● Exercise data:
--

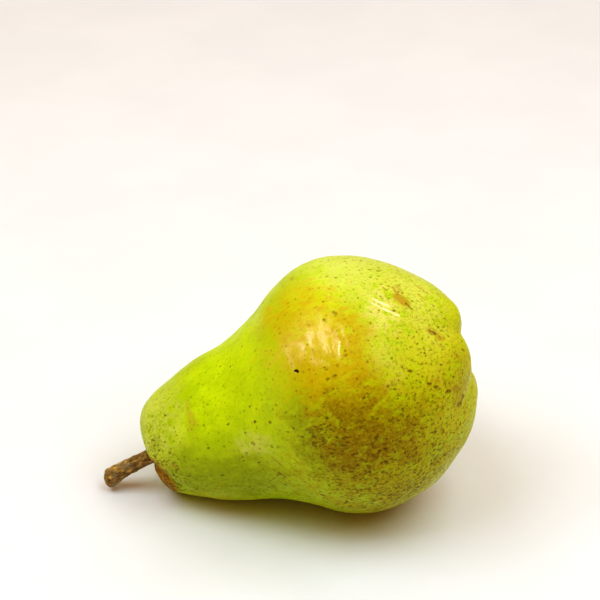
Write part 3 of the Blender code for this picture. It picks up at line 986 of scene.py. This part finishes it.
class PearStudio(bpy.types.PropertyGroup):
    """The floor and the light."""

    floor_colour: bpy.props.FloatVectorProperty(
        name="Floor colour", description="The floor's sheet", subtype="COLOR", default=(0.71, 0.78, 0.97)
    )
    light_power: bpy.props.FloatProperty(
        name="Light power", description="The softboxes together", default=7.45, min=0.0, unit="POWER"
    )
    fill: bpy.props.FloatProperty(
        name="Fill", description="The room's even light", default=0.46, min=0.0
    )


class PEAR_OT_fruit(bpy.types.Operator):
    """Adds the fruit, which stands for the solid one"""

    bl_idname = "pear.fruit"
    bl_label = "Fruit"

    def execute(self, context):
        sculpt = bmesh.new()
        chain = list(CAVITY_FLOOR) + smooth_line(OUTLINE, OUTLINE_STEPS) + list(EYE_FLOOR)
        turned(sculpt, chain, FRUIT_SIDES)
        shape_fruit(sculpt)
        finished_piece("pear_fruit", sculpt, "fruit", skin_finish(context.scene.pear_colours))
        return {"FINISHED"}


class PEAR_OT_stem(bpy.types.Operator):
    """Adds the stem, which stands for the solid one"""

    bl_idname = "pear.stem"
    bl_label = "Stem"

    def execute(self, context):
        sculpt = bmesh.new()
        radii = smooth_line([(along, radius) for along, across, up, radius in STEM_LINE], STEM_STEPS)
        places = smooth_line([point[:3] for point in STEM_LINE], STEM_STEPS)
        chain = [(radii[0].x, 0.0)] + radii + list(STEM_END)
        turned(sculpt, chain, STEM_SIDES)
        bend_along(sculpt, places)
        roughen_bark(sculpt)
        finished_piece("pear_stem", sculpt, "stem", bark_finish(context.scene.pear_colours))
        return {"FINISHED"}


class PEAR_OT_calyx(bpy.types.Operator):
    """Adds the calyx, which stands for the solid one"""

    bl_idname = "pear.calyx"
    bl_label = "Calyx"

    def execute(self, context):
        sculpt = bmesh.new()
        turned(sculpt, DISC_OUTLINE, DISC_SIDES)
        for index in range(SEPALS):
            add_sepal(sculpt, index)
        for index in range(STAMENS):
            add_stamen(sculpt, index)
        bmesh.ops.translate(sculpt, verts=sculpt.verts, vec=(CALYX_PLACE, 0.0, 0.0))
        finish = sepal_finish(context.scene.pear_colours)
        finished_piece("pear_calyx", sculpt, "calyx", finish)
        return {"FINISHED"}


class PEAR_OT_stage(bpy.types.Operator):
    """Adds the floor, the light and the camera"""

    bl_idname = "pear.stage"
    bl_label = "Stage"

    def execute(self, context):
        studio = context.scene.pear_studio
        add_floor(context, studio)
        for name, power, size, bearing, height in SOFTBOXES:
            add_softbox(context, name, power * studio.light_power, size, bearing, height)
        world = bpy.data.worlds.new("studio")
        world.use_nodes = True
        fill = world.node_tree.nodes["Background"]
        fill.inputs["Color"].default_value = FILL_COLOUR
        fill.inputs["Strength"].default_value = studio.fill
        context.scene.world = world
        add_camera(context)
        context.scene.view_settings.view_transform = "Standard"
        context.scene.view_settings.look = "High Contrast"
        return {"FINISHED"}


class PEAR_PT_panel(bpy.types.Panel):
    """The pear's pieces, stage and colours"""

    bl_label = "Pear"
    bl_idname = "PEAR_PT_panel"
    bl_space_type = "VIEW_3D"
    bl_region_type = "UI"
    bl_category = "Pear"

    def draw(self, context):
        column = self.layout.column()
        for operator in (PEAR_OT_fruit, PEAR_OT_stem, PEAR_OT_calyx, PEAR_OT_stage):
            column.operator(operator.bl_idname)
        for name in COLOURS:
            column.prop(context.scene.pear_colours, name)
        for name in ("floor_colour", "light_power", "fill"):
            column.prop(context.scene.pear_studio, name)


CLASSES = (
    PearColours,
    PearStudio,
    PEAR_OT_fruit,
    PEAR_OT_stem,
    PEAR_OT_calyx,
    PEAR_OT_stage,
    PEAR_PT_panel,
)


def register():
    for cls in CLASSES:
        bpy.utils.register_class(cls)
    bpy.types.Scene.pear_colours = bpy.props.PointerProperty(type=PearColours)
    bpy.types.Scene.pear_studio = bpy.props.PointerProperty(type=PearStudio)


def unregister():
    del bpy.types.Scene.pear_studio
    del bpy.types.Scene.pear_colours
    for cls in reversed(CLASSES):
        bpy.utils.unregister_class(cls)


def main():
    register()
    bpy.ops.pear.fruit()
    bpy.ops.pear.stem()
    bpy.ops.pear.calyx()
    bpy.ops.pear.stage()


if __name__ == "__main__":
    main()
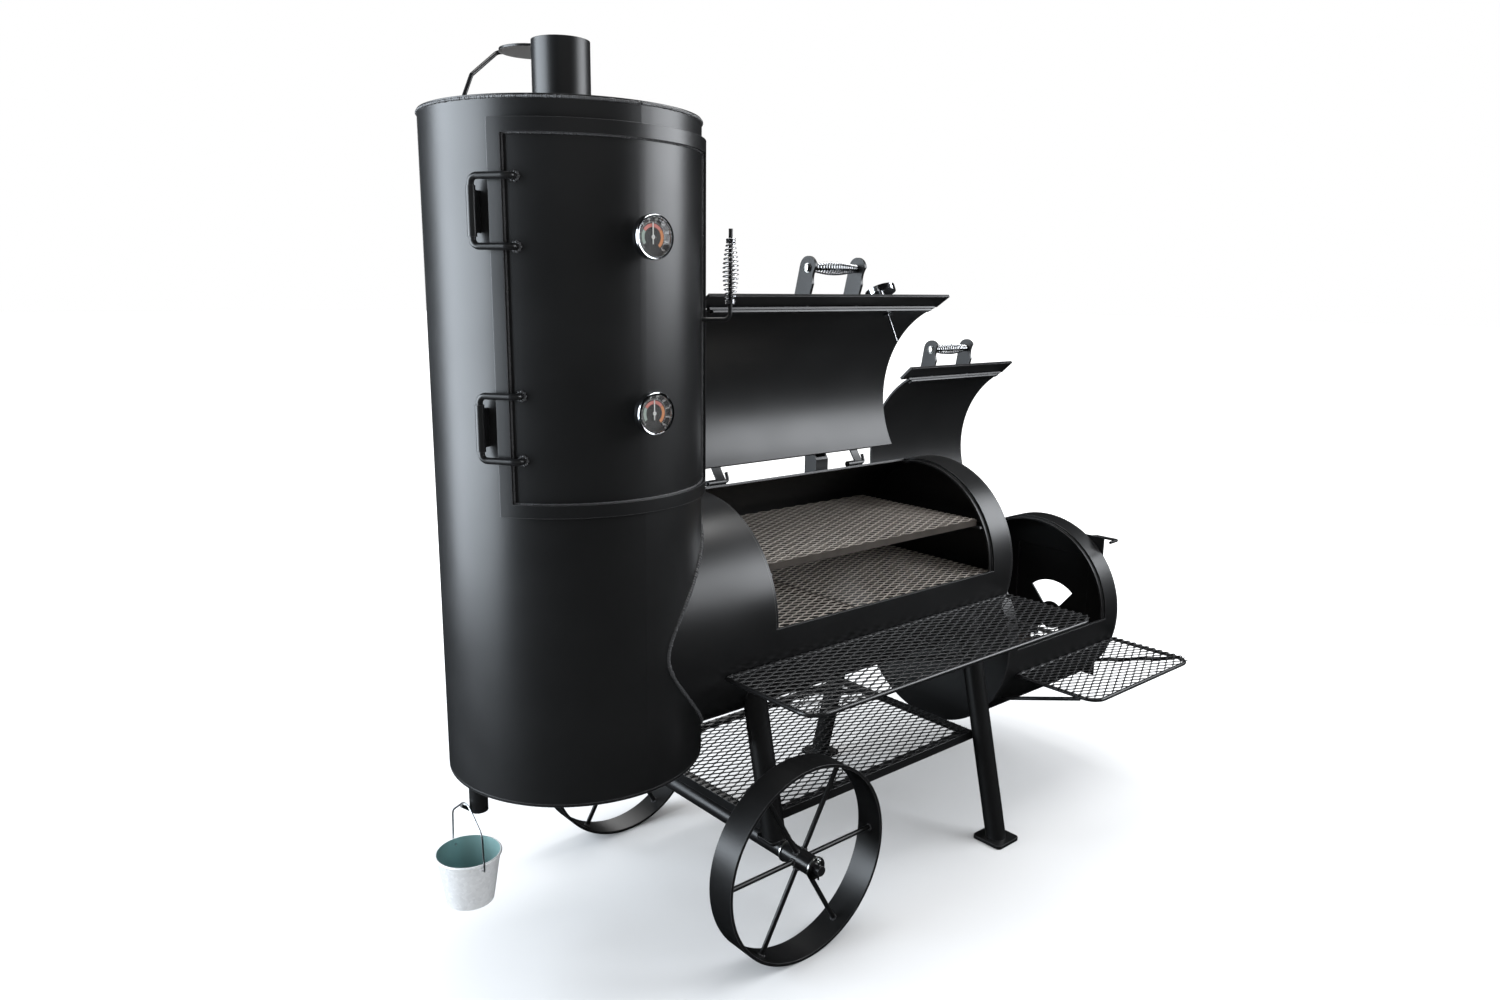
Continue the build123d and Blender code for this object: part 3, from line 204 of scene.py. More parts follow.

--

● What needs to be done: Output the data above exactly, please, line for line.

● Task result:
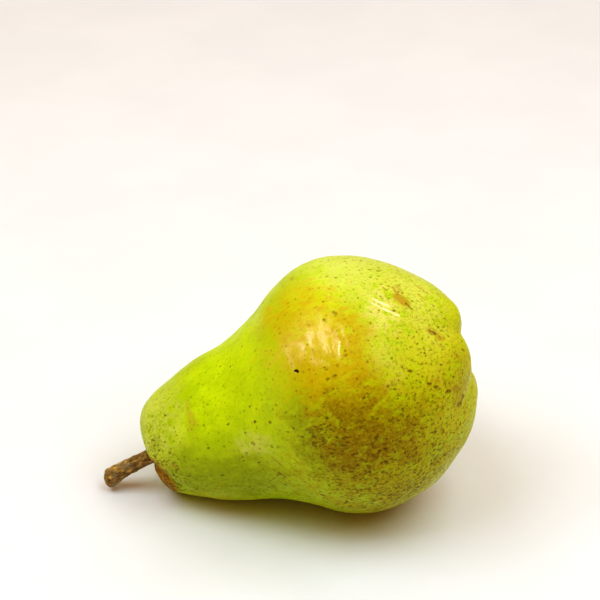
Write part 3 of the Blender code for this picture. It picks up at line 986 of scene.py. This part finishes it.
class PearStudio(bpy.types.PropertyGroup):
    """The floor and the light."""

    floor_colour: bpy.props.FloatVectorProperty(
        name="Floor colour", description="The floor's sheet", subtype="COLOR", default=(0.71, 0.78, 0.97)
    )
    light_power: bpy.props.FloatProperty(
        name="Light power", description="The softboxes together", default=7.45, min=0.0, unit="POWER"
    )
    fill: bpy.props.FloatProperty(
        name="Fill", description="The room's even light", default=0.46, min=0.0
    )


class PEAR_OT_fruit(bpy.types.Operator):
    """Adds the fruit, which stands for the solid one"""

    bl_idname = "pear.fruit"
    bl_label = "Fruit"

    def execute(self, context):
        sculpt = bmesh.new()
        chain = list(CAVITY_FLOOR) + smooth_line(OUTLINE, OUTLINE_STEPS) + list(EYE_FLOOR)
        turned(sculpt, chain, FRUIT_SIDES)
        shape_fruit(sculpt)
        finished_piece("pear_fruit", sculpt, "fruit", skin_finish(context.scene.pear_colours))
        return {"FINISHED"}


class PEAR_OT_stem(bpy.types.Operator):
    """Adds the stem, which stands for the solid one"""

    bl_idname = "pear.stem"
    bl_label = "Stem"

    def execute(self, context):
        sculpt = bmesh.new()
        radii = smooth_line([(along, radius) for along, across, up, radius in STEM_LINE], STEM_STEPS)
        places = smooth_line([point[:3] for point in STEM_LINE], STEM_STEPS)
        chain = [(radii[0].x, 0.0)] + radii + list(STEM_END)
        turned(sculpt, chain, STEM_SIDES)
        bend_along(sculpt, places)
        roughen_bark(sculpt)
        finished_piece("pear_stem", sculpt, "stem", bark_finish(context.scene.pear_colours))
        return {"FINISHED"}


class PEAR_OT_calyx(bpy.types.Operator):
    """Adds the calyx, which stands for the solid one"""

    bl_idname = "pear.calyx"
    bl_label = "Calyx"

    def execute(self, context):
        sculpt = bmesh.new()
        turned(sculpt, DISC_OUTLINE, DISC_SIDES)
        for index in range(SEPALS):
            add_sepal(sculpt, index)
        for index in range(STAMENS):
            add_stamen(sculpt, index)
        bmesh.ops.translate(sculpt, verts=sculpt.verts, vec=(CALYX_PLACE, 0.0, 0.0))
        finish = sepal_finish(context.scene.pear_colours)
        finished_piece("pear_calyx", sculpt, "calyx", finish)
        return {"FINISHED"}


class PEAR_OT_stage(bpy.types.Operator):
    """Adds the floor, the light and the camera"""

    bl_idname = "pear.stage"
    bl_label = "Stage"

    def execute(self, context):
        studio = context.scene.pear_studio
        add_floor(context, studio)
        for name, power, size, bearing, height in SOFTBOXES:
            add_softbox(context, name, power * studio.light_power, size, bearing, height)
        world = bpy.data.worlds.new("studio")
        world.use_nodes = True
        fill = world.node_tree.nodes["Background"]
        fill.inputs["Color"].default_value = FILL_COLOUR
        fill.inputs["Strength"].default_value = studio.fill
        context.scene.world = world
        add_camera(context)
        context.scene.view_settings.view_transform = "Standard"
        context.scene.view_settings.look = "High Contrast"
        return {"FINISHED"}


class PEAR_PT_panel(bpy.types.Panel):
    """The pear's pieces, stage and colours"""

    bl_label = "Pear"
    bl_idname = "PEAR_PT_panel"
    bl_space_type = "VIEW_3D"
    bl_region_type = "UI"
    bl_category = "Pear"

    def draw(self, context):
        column = self.layout.column()
        for operator in (PEAR_OT_fruit, PEAR_OT_stem, PEAR_OT_calyx, PEAR_OT_stage):
            column.operator(operator.bl_idname)
        for name in COLOURS:
            column.prop(context.scene.pear_colours, name)
        for name in ("floor_colour", "light_power", "fill"):
            column.prop(context.scene.pear_studio, name)


CLASSES = (
    PearColours,
    PearStudio,
    PEAR_OT_fruit,
    PEAR_OT_stem,
    PEAR_OT_calyx,
    PEAR_OT_stage,
    PEAR_PT_panel,
)


def register():
    for cls in CLASSES:
        bpy.utils.register_class(cls)
    bpy.types.Scene.pear_colours = bpy.props.PointerProperty(type=PearColours)
    bpy.types.Scene.pear_studio = bpy.props.PointerProperty(type=PearStudio)


def unregister():
    del bpy.types.Scene.pear_studio
    del bpy.types.Scene.pear_colours
    for cls in reversed(CLASSES):
        bpy.utils.unregister_class(cls)


def main():
    register()
    bpy.ops.pear.fruit()
    bpy.ops.pear.stem()
    bpy.ops.pear.calyx()
    bpy.ops.pear.stage()


if __name__ == "__main__":
    main()
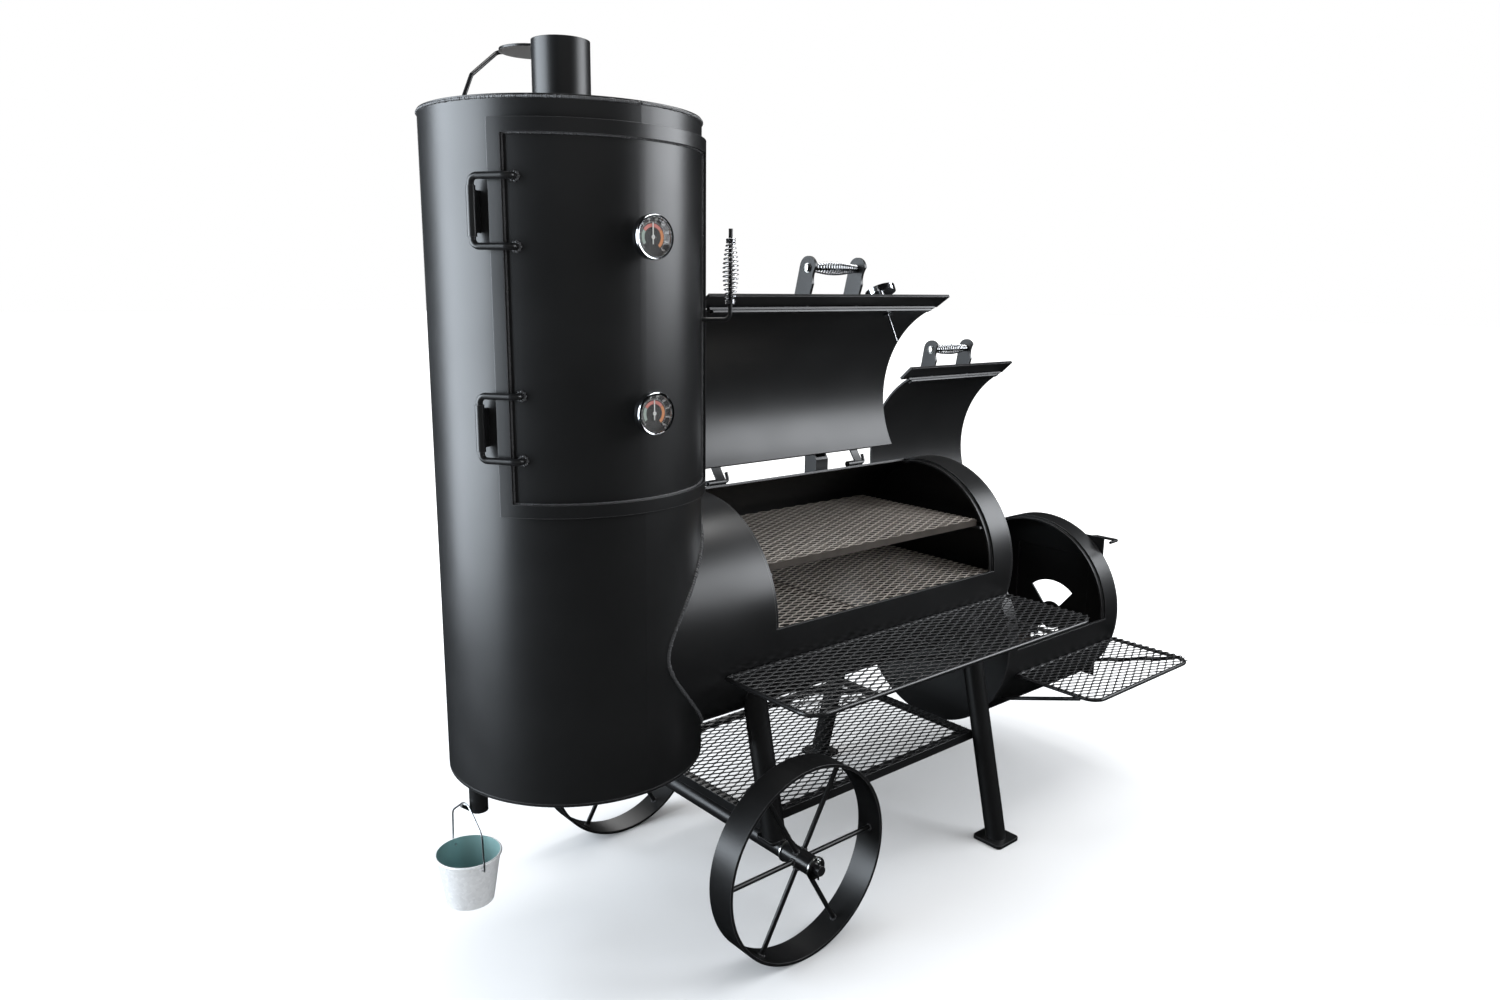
Continue the build123d and Blender code for this object: part 3, from line 204 of scene.py. More parts follow.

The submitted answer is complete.